**WORK TO DO:**
Of the lines listed below, return exactly those that run from the line containing "Turn this picture" through the line containing "steel tube base.", both included.

◆ ◆ ◆ ◆ ◆ ◆ ◆

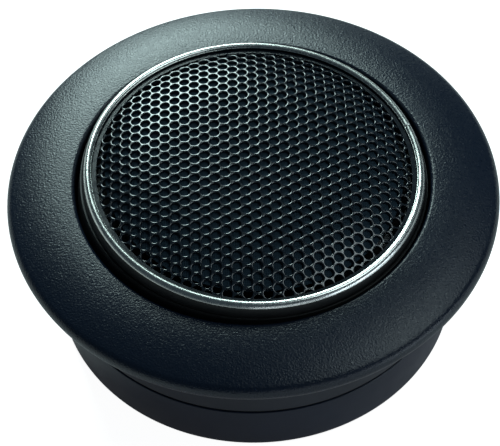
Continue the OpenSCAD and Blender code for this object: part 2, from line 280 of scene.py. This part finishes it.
class Look:
    """A Principled material with short calls for the pattern nodes that vary it."""

    def __init__(self, name, colour, roughness, metallic=0.0, ior=1.5):
        self.material = bpy.data.materials.new(name)
        self.material.use_nodes = True
        self.nodes = self.material.node_tree.nodes
        self.links = self.material.node_tree.links
        self.shader = self.nodes["Principled BSDF"]
        self.colour = colour
        self.shader.inputs["Base Color"].default_value = (*colour, 1)
        self.shader.inputs["Roughness"].default_value = roughness
        self.shader.inputs["Metallic"].default_value = metallic
        self.shader.inputs["IOR"].default_value = ior
        self.place = self.nodes.new("ShaderNodeTexCoord").outputs["Object"]
        self.normal = None

    def stretched(self, factors):
        """Object coordinates scaled along each axis, to draw a pattern out."""
        mapping = self.nodes.new("ShaderNodeMapping")
        mapping.inputs["Scale"].default_value = factors
        self.links.new(self.place, mapping.inputs["Vector"])
        return mapping.outputs["Vector"]

    def noise(self, size, detail=3.0, where=None):
        """Cloudy pattern whose blobs are about size millimetres across."""
        node = self.nodes.new("ShaderNodeTexNoise")
        node.inputs["Scale"].default_value = 1 / (size * MM)
        node.inputs["Detail"].default_value = detail
        self.links.new(where or self.place, node.inputs["Vector"])
        return node.outputs["Fac"]

    def bands(self, size, direction):
        """Stripes about size millimetres apart across a direction, X, Y or Z."""
        bands_per_unit_scale = 3.2
        node = self.nodes.new("ShaderNodeTexWave")
        node.bands_direction = direction
        node.inputs["Scale"].default_value = 1 / (size * MM) / bands_per_unit_scale
        node.inputs["Distortion"].default_value = 0.0
        self.links.new(self.place, node.inputs["Vector"])
        return node.outputs["Fac"]

    def ranged(self, value, low, high, to_low, to_high):
        """The value, with low to high mapped onto to_low to to_high and held beyond them."""
        node = self.nodes.new("ShaderNodeMapRange")
        ends = {"From Min": low, "From Max": high, "To Min": to_low, "To Max": to_high}
        for socket, number in ends.items():
            node.inputs[socket].default_value = number
        self.links.new(value, node.inputs["Value"])
        return node.outputs["Result"]

    def sum(self, a, b, share):
        """a plus share times b."""
        node = self.nodes.new("ShaderNodeMath")
        node.operation = "MULTIPLY_ADD"
        self.links.new(b, node.inputs[0])
        node.inputs[1].default_value = share
        self.links.new(a, node.inputs[2])
        return node.outputs["Value"]

    def tint(self, value, other, low=0.3, high=0.7):
        """Colour goes from the base to the other as the pattern goes from low to high."""
        mix = self.nodes.new("ShaderNodeMix")
        mix.data_type = "RGBA"
        self.links.new(self.ranged(value, low, high, 0, 1), mix.inputs["Factor"])
        base = self.shader.inputs["Base Color"]
        if base.is_linked:
            self.links.new(base.links[0].from_socket, mix.inputs["A"])
        else:
            mix.inputs["A"].default_value = (*self.colour, 1)
        mix.inputs["B"].default_value = (*other, 1)
        self.links.new(mix.outputs["Result"], base)

    def wear(self, value, smooth, rough, low=0.3, high=0.7):
        """Roughness goes from smooth to rough as the pattern goes from low to high."""
        self.links.new(self.ranged(value, low, high, smooth, rough), self.shader.inputs["Roughness"])

    def bump(self, value, depth):
        """Raises the surface by depth millimetres as the pattern goes from 0 to 1."""
        node = self.nodes.new("ShaderNodeBump")
        node.inputs["Distance"].default_value = depth * MM
        self.links.new(value, node.inputs["Height"])
        if self.normal is not None:
            self.links.new(self.normal, node.inputs["Normal"])
        self.normal = node.outputs["Normal"]
        self.links.new(self.normal, self.shader.inputs["Normal"])


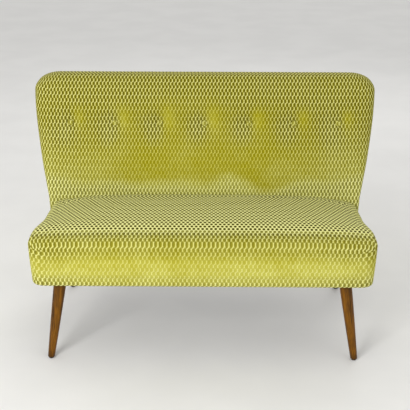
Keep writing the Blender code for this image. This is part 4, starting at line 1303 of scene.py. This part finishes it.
@dataclass
class BackCover(Cover):
    """The back's cover: over the inside back and its rolled edges, round to the lip behind."""

    form: BackForm
    rear_roll: float = 0.012
    lip: float = 0.016
    cloth: float = 0.0022
    spacing: float = 0.0052
    roll_steps: int = 9
    side_steps: int = 12
    turn_steps: int = 4
    lip_steps: int = 3
    corner_steps: int = 10
    # Painted light and shade of the velvet: painted sheen along the foot, at the lower sides and in a halo
    # below and left of each button, a calmer patch with less painted shade above and right of it, darker gold
    # in the middle; the deep values set the painted shade in the pile's hollows.
    drift: float = 0.05
    drift_scale: float = 6.0
    deepest: float = 0.57
    foot_shallow: float = 0.12
    foot: Band = Band(0.445, 0.07)
    sides: Band = Band(0.12, 0.46)
    low: Band = Band(0.50, 0.22)
    head: Band = Band(0.73, 0.09)
    halo: Patch = Patch(-0.024, -0.012, 0.75, 0.038)
    calm: Patch = Patch(0.030, 0.020, 0.65, 0.026)
    light: PaintedLightShares = PaintedLightShares(0.08, 0.92, 0.14, 0.22, 0.05, 0.04, 0.26, 0.12)
    deep: PaintedLightShares = PaintedLightShares(0.36, 0.22, -0.16, 0.0, 0.16, 0.20, 0.30, -0.26)
    rear_hold: Band = Band(-0.05, 0.03)
    foot_hold: Band = Band(0.0, 0.03)
    button_hold: Band = Band(0.008, 0.014)
    finish: Velvet = Velvet(period=0.01315, row=0.0134, sheen=0.10)

    piece = "back_velvet"
    measured_column = 8

    def lines(self) -> tuple[list[Column], list[Row]]:
        """Returns the grid's columns and rows."""
        return self.form.lines(self.spacing, self.corner_steps)

    def inside(self) -> Vector:
        """Returns a point inside the back."""
        level = self.form.button_level
        return Vector((0, FRONT_Y + self.form.outside(level), level))

    def point(self, index: Index) -> Vector:
        """Returns the place of a grid point."""
        form = self.form
        column, row = self.sheet.columns[index[0]], self.sheet.rows[index[1]]
        angle, share, turn, lip = self.stages(index[2])
        roll = form.edge_roll(row[0])
        inset = roll * (1 - math.sin(angle)) + self.rear_roll * (1 - math.cos(turn)) + lip
        x, level = form.placed(column, row, inset)
        face = form.face(x, level) + roll * (1 - math.cos(angle))
        rear = form.outside(level) - self.rear_roll * (1 - math.sin(turn))
        return Vector((x, FRONT_Y + blend(face, rear, share), level))

    def flat(self, index: Index, middle: Sequence[float]) -> tuple[float, float]:
        """Returns the place of a point on the flat cloth, which is one piece."""
        out, up = self.spread(index)
        return self.places[(index[0], index[1], 0)].x + out, up - self.runs[index[1]]

    def nap(self, place: Vector, index: Index) -> tuple[float, float]:
        """Painted light and shade of the velvet at a point: darker gold in the middle, painted sheen along
        the foot, painted patches by the buttons.

        Args:
            place: The point's place.
            index: The point; not used.

        Returns:
            How much light and sheen is painted on the pile and how much shade into its hollows, from 0 to 1.
        """
        scale = self.drift_scale
        drift = self.drift * noise.noise(Vector((place.x * scale, place.z * scale, 3.0)))
        foot = 1 - self.foot.at(place.z + drift)
        sides = self.sides.at(abs(place.x + drift))
        low = 1 - self.low.at(place.z)
        head = self.head.at(place.z + drift)
        gaps = self.form.from_buttons(place.x, place.z)
        halo = sum(self.halo.at(*gap) for gap in gaps)
        calm = sum(self.calm.at(*gap) for gap in gaps)
        light, deep = (
            add.plain
            + add.foot * foot
            + add.low * low
            + add.low_sides * sides * low
            + add.sides * sides
            + add.head * head
            + add.halo * halo
            + add.calm * calm
            for add in (self.light, self.deep)
        )
        return light, min(deep, self.deepest - self.foot_shallow * foot)

    def held(self, place: Vector) -> float:
        """Returns how firmly the cloth is held at a place: behind, at the foot and at each button."""
        rear = self.rear_hold.at(place.y - FRONT_Y - self.form.outside(place.z))
        foot = 1 - self.foot_hold.at(place.z - self.form.junction)
        gap = min(math.hypot(*offset) for offset in self.form.from_buttons(place.x, place.z))
        return max(rear, foot, 1 - self.button_hold.at(gap))

    def dress(self, cover: bpy.types.Object) -> None:
        """Gives the cover its velvet and its place on the settee."""
        bind(cover, Slot.VELVET, self.finish.material("back velvet"), "back_cover")


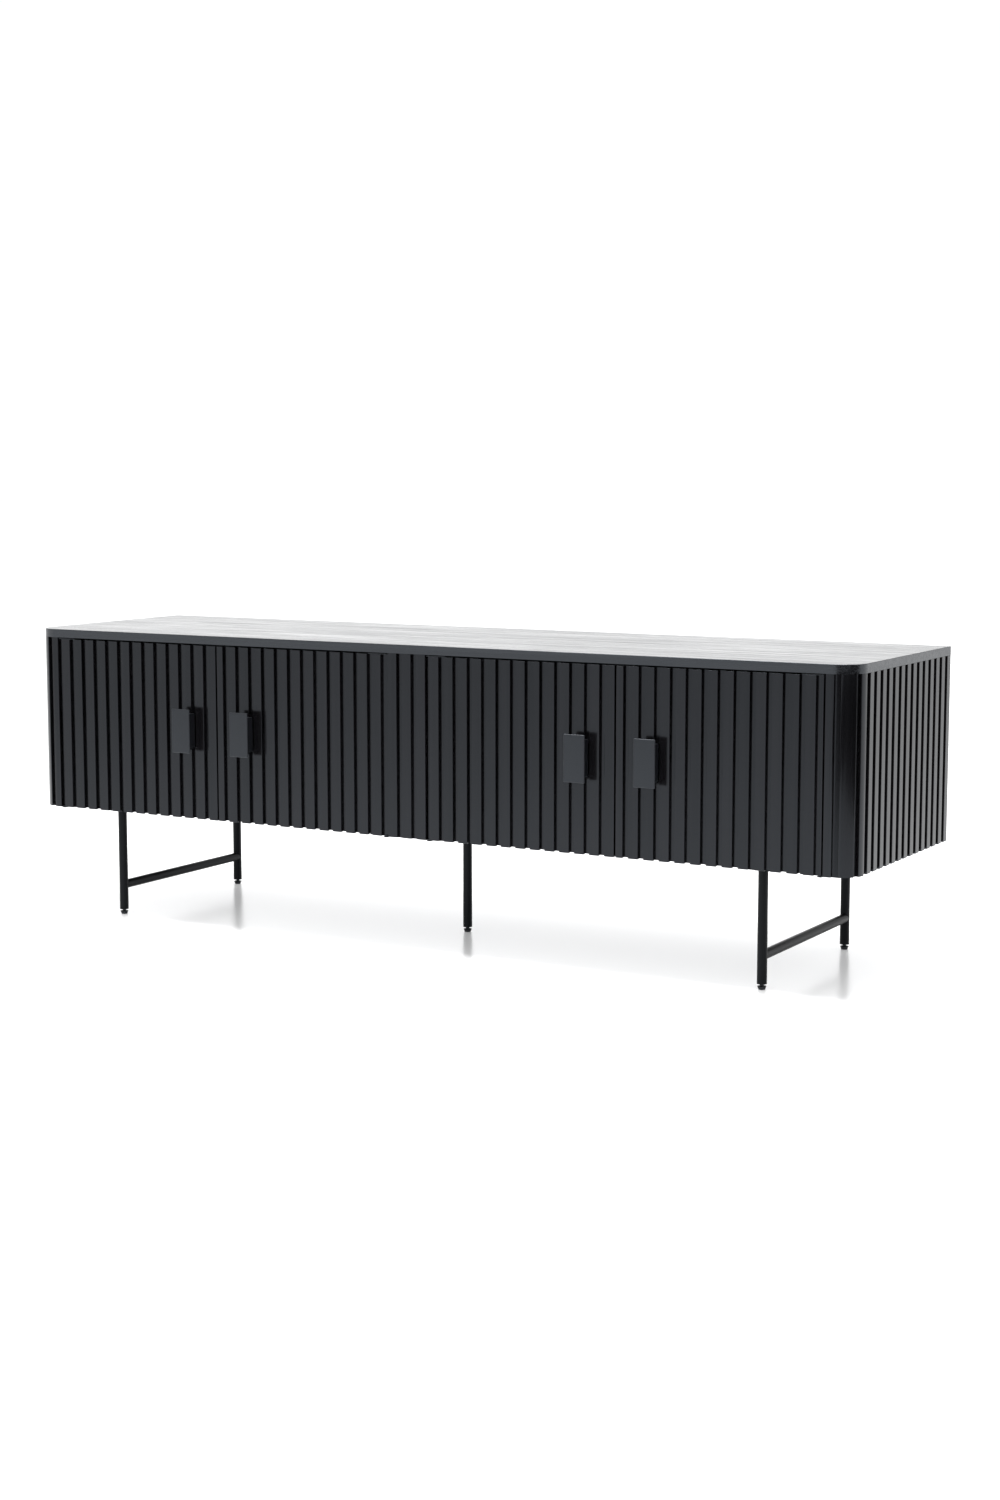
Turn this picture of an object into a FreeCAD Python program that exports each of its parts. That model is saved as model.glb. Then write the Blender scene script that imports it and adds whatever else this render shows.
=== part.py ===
"""Low sideboard with four fluted doors on a steel tube base.

Frame: +Z up, -Y is the front, +X to the right when seen from the front.
The origin is on the floor, midway across the width and midway from the handles
to the back.  Millimetres.
"""
import FreeCAD
import Part
import os
import re
import Sketcher

doc = FreeCAD.newDocument("Sideboard")
vector = FreeCAD.Vector
turned = FreeCAD.Rotation

# ------------------------------------------------------------ driving sizes
sheet = doc.addObject("Spreadsheet::Sheet", "Sizes")
SIZES = (
    # the whole cabinet
    ("overall_width", 1500),
    ("overall_depth", 400),
    ("overall_height", 490),
    ("floor_clearance", 183),
    ("corner_radius", 40),
    # boards
    ("top_thickness", 14),
    ("top_edge_round", 1),
    ("side_thickness", 13),
    ("bottom_thickness", 14),
    ("shelf_thickness", 14),
    ("divider_thickness", 18),
    ("back_thickness", 5),
    ("back_rebate", 7),
    ("corner_post_width", 48),
    ("corner_post_depth", 45),
    ("stile_width", 69.5),
    ("stile_post_depth", 30),
    # fluting
    ("slat_thickness", 5),
    ("slat_width", 16.8),
    ("side_slat_width", 14.8),
    ("slat_pitch", 25.6),
    ("cut_slat_width", 12),
    ("narrowest_slat", 2.5),
    ("narrowest_groove", 6.2),
    ("glue_line", 0.12),
    ("post_slat_sweep", 7),
    ("corner_slat_start", 21.5),
    ("corner_slat_sweep", 34.8),
    ("last_slat_start", 68.8),
    # doors
    ("door_thickness", 13),
    ("inner_door_width", 329.75),
    ("door_side_gap", 2),
    ("door_meeting_gap", 2.5),
    ("door_top_gap", 2.5),
    ("door_back_gap", 1.5),
    ("shelf_setback", 31),
    ("shelf_side_gap", 1),
    ("shelf_back_gap", 5),
    # pivots
    ("pivot_inset", 3.2),
    ("pivot_setback", 3.5),
    ("pin_radius", 1.5),
    ("pin_clearance", 0.05),
    ("pin_reach", 8),
    ("bush_wall", 0.95),
    ("bush_length", 8.5),
    ("pivot_plate_length", 34),
    ("pivot_plate_width", 15.5),
    ("pivot_plate_thickness", 1.2),
    ("pivot_plate_margin", 0.5),
    ("thrust_gap", 0.3),
    ("thrust_radius", 2.2),
    ("pivot_ear", 4.6),
    ("bracket_ear", 7),
    ("bracket_length", 29.5),
    ("bracket_width", 12),
    ("bracket_setback", 10),
    # handles
    ("handle_width", 36),
    ("handle_height", 73),
    ("handle_plate", 3),
    ("handle_reach", 22),
    ("handle_block_width", 28),
    ("handle_block_height", 57),
    ("handle_screw_spacing", 32),
    ("handle_inset", 57.4),
    ("handle_level", 332),
    # catches
    ("catch_length", 46),
    ("catch_depth", 15),
    ("catch_height", 12),
    ("magnet_length", 12),
    ("magnet_depth", 4),
    ("magnet_height", 6),
    ("magnet_offset", 11),
    ("magnet_lift", 2),
    ("catch_screw_offset", 8),
    ("catch_screw_setback", 10.5),
    ("strike_length", 14),
    ("strike_height", 10),
    ("strike_thickness", 1.2),
    ("strike_drop", 1),
    # base
    ("tube_radius", 7.5),
    ("tube_wall", 1.5),
    ("leg_side_inset", 154),
    ("leg_front_inset", 34),
    ("centre_leg_forward", 10),
    ("crossbar_level", 51),
    ("leg_plate_length", 60),
    ("leg_plate_width", 26),
    ("leg_plate_thickness", 3),
    ("leg_screw_spacing", 44),
    ("tube_end_level", 8.5),
    ("insert_length", 12),
    ("thread_clearance", 0.08),
    ("glide_rim_radius", 6.75),
    ("glide_sole_radius", 5),
    ("glide_rim_level", 5),
    ("glide_shoulder", 1),
    ("glide_neck_radius", 3.6),
    ("stem_radius", 2.9),
    ("stem_length", 20),
    # fixings
    ("shelf_pin_radius", 2.5),
    ("shelf_pin_depth", 8),
    ("shelf_pin_inset", 45),
    ("dowel_radius", 3),
    ("dowel_short_end", 9),
    ("dowel_long_end", 19),
    ("side_dowel_inset", 40),
    ("deck_dowel_inset", 60),
    ("post_dowel_setback", 15),
    ("stile_dowel_setback", 11),
    ("screw_radius", 1.5),
    ("screw_head_radius", 2.8),
    ("screw_head_height", 1.4),
    ("screw_length", 12),
    ("strike_screw_length", 8),
    ("catch_screw_length", 18),
    ("handle_screw_length", 24),
)
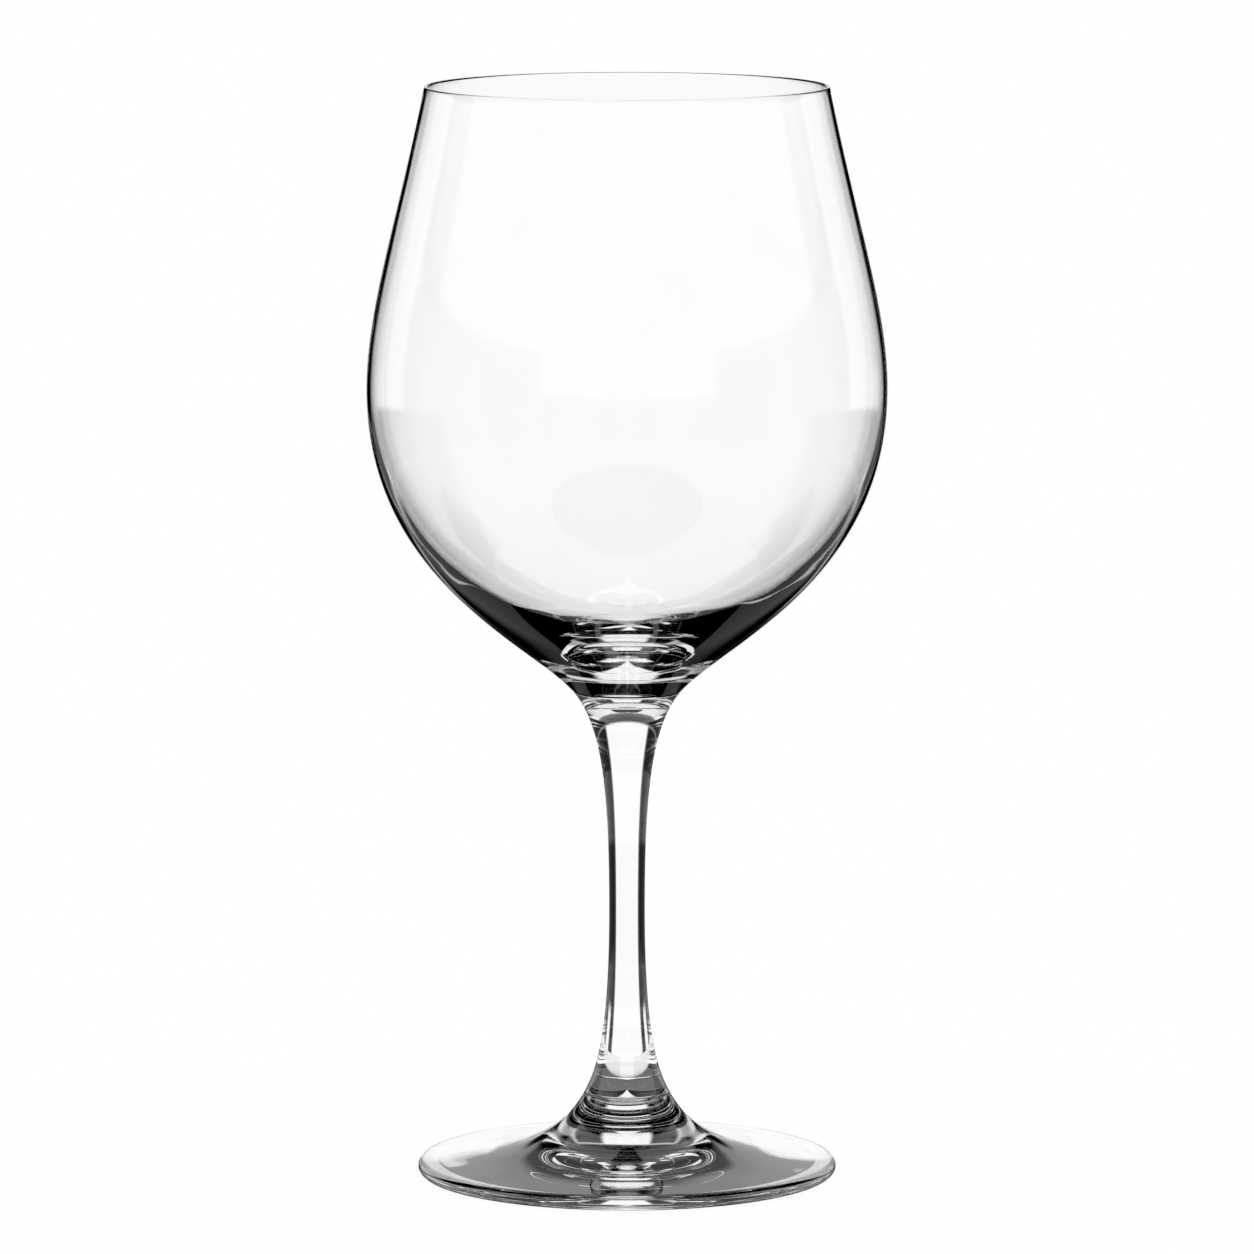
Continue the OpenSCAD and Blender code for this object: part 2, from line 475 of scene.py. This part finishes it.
# The part of it that turns only once inside the glass, which shows in the flare above the foot,
# in the dome of the boss and in the oval under the hollow.
once = cards(
    inside,
    (0, -5, 60, 34, 95, 0.0, 6, 4),
    (0, -5, 12, -50, -13, 1.0, 3, 4),
    (0, 60, 185, -95, -20, 0.12, 6, 4),
)

# Which of them a ray of light sees goes by how often it was mirrored and how many faces it went
# through. Light through both of the bowl's walls is white everywhere, so the bowl stays clear.
path = add_node(tree, "ShaderNodeLightPath")
times_mirrored = path.outputs["Glossy Depth"]
faces_crossed = path.outputs["Transmission Depth"]
none_crossed = calc("LESS_THAN", faces_crossed, 0.5)
two_crossed = calc("COMPARE", faces_crossed, 2.0, 0.5)
is_inside = calc("MAXIMUM", two_crossed, calc("GREATER_THAN", times_mirrored, 1.5))
is_once = calc("MULTIPLY", two_crossed, calc("COMPARE", times_mirrored, 1.0, 0.5))
solid_level = choose(is_once, inside, once)
mirrored_level = choose(is_inside, choose(none_crossed, mirrored, front), solid_level)
through_level = choose(two_crossed, 1.0, through)
glass_level = choose(calc("GREATER_THAN", times_mirrored, 0.5), through_level, mirrored_level)
is_white = calc("MAXIMUM", path.outputs["Is Camera Ray"], path.outputs["Is Diffuse Ray"])
level = calc("MAXIMUM", glass_level, is_white)
sky = add_node(tree, "ShaderNodeBackground", Color=to_linear(WHITE_HEX), Strength=level)
add_node(tree, "ShaderNodeOutputWorld", Surface=sky.outputs[0])

# ---------------------------------------------------------------- Camera
# A long lens, a little above the rim and tilted down.

CAMERA_DISTANCE = 1.869
CAMERA_HEIGHT = 0.363
CAMERA_TILT = radians(7.491)
SENSOR_MM = 36.0
LENS_MM = 255.378947

camera_data = bpy.data.cameras.new("camera")
camera_data.sensor_width = SENSOR_MM
camera_data.lens = LENS_MM
camera = bpy.data.objects.new("camera", camera_data)
bpy.context.scene.collection.objects.link(camera)
camera.location = (0.0, -CAMERA_DISTANCE, CAMERA_HEIGHT)
camera.rotation_euler = (pi / 2 - CAMERA_TILT, 0.0, 0.0)
bpy.context.scene.camera = camera
bpy.context.scene.view_settings.view_transform = "Standard"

◆ ◆ ◆ ◆ ◆ ◆ ◆

**EXERCISE RESPONSE:**
Turn this picture of an object into a FreeCAD Python program that exports each of its parts. That model is saved as model.glb. Then write the Blender scene script that imports it and adds whatever else this render shows.
=== part.py ===
"""Low sideboard with four fluted doors on a steel tube base.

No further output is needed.